Where Gegi lives is ”illegal” which means it receives no municipal support. It houses about 4,000 folks. The houses are mostly hand built from whatever materials come to hand. The roads are totally potholed on a dirt base and very bad. Gegi's home was clean though, with rugs covering all the floor, 2 bedrooms and a larger functional room where all the appliances and wood burning stove were located. It was warm enough, especially considering it was about 2 deg outside. I think all the utilities are "shared" or tapped into across all the houses in the area. Gegi’s had running water and electricity - it is one of the few. We were kindly given a small drink of cola and offered a plate of biscuits.
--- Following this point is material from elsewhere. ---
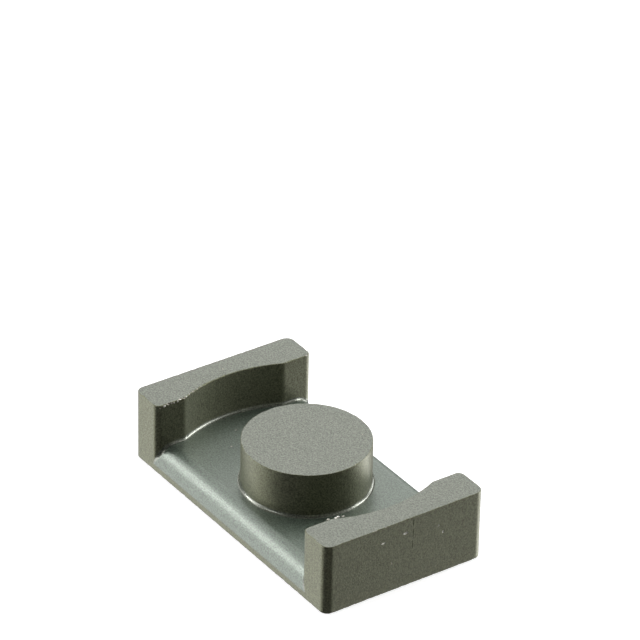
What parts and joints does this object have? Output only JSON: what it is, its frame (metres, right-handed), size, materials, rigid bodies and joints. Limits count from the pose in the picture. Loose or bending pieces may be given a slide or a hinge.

Gegi has to share the house with his 6 brothers and 2 sisters. In order to obtain any sort of child support, the child needs to be registered to attend school. Most are, although this does not mean that they necessarily attend depending on circumstance and financial restraints. Gegi's intent is to study Chemistry, Physics and Geography at secondary school and the small part of TACC's donation that will be directed to help him will hopefully enable him to stay in school and realise these ambitions.

In summary, for me, the work the shelter does with the kids is outstanding, but it must be like trying to kayak up a fast flowing river. Stop paddling or take a rest and you've found yourself way downstream again. (The BPTA guys who did the sightseeing trip with Nela after the Shelter, saw some of the Shelter Kids out selling lemons on the street later). We got the impression that those we spoke to were very committed to the children and the work that they do. It will certainly be interesting to monitor Gegi's progress and also to see if his development will act as a successful role model for others to follow.”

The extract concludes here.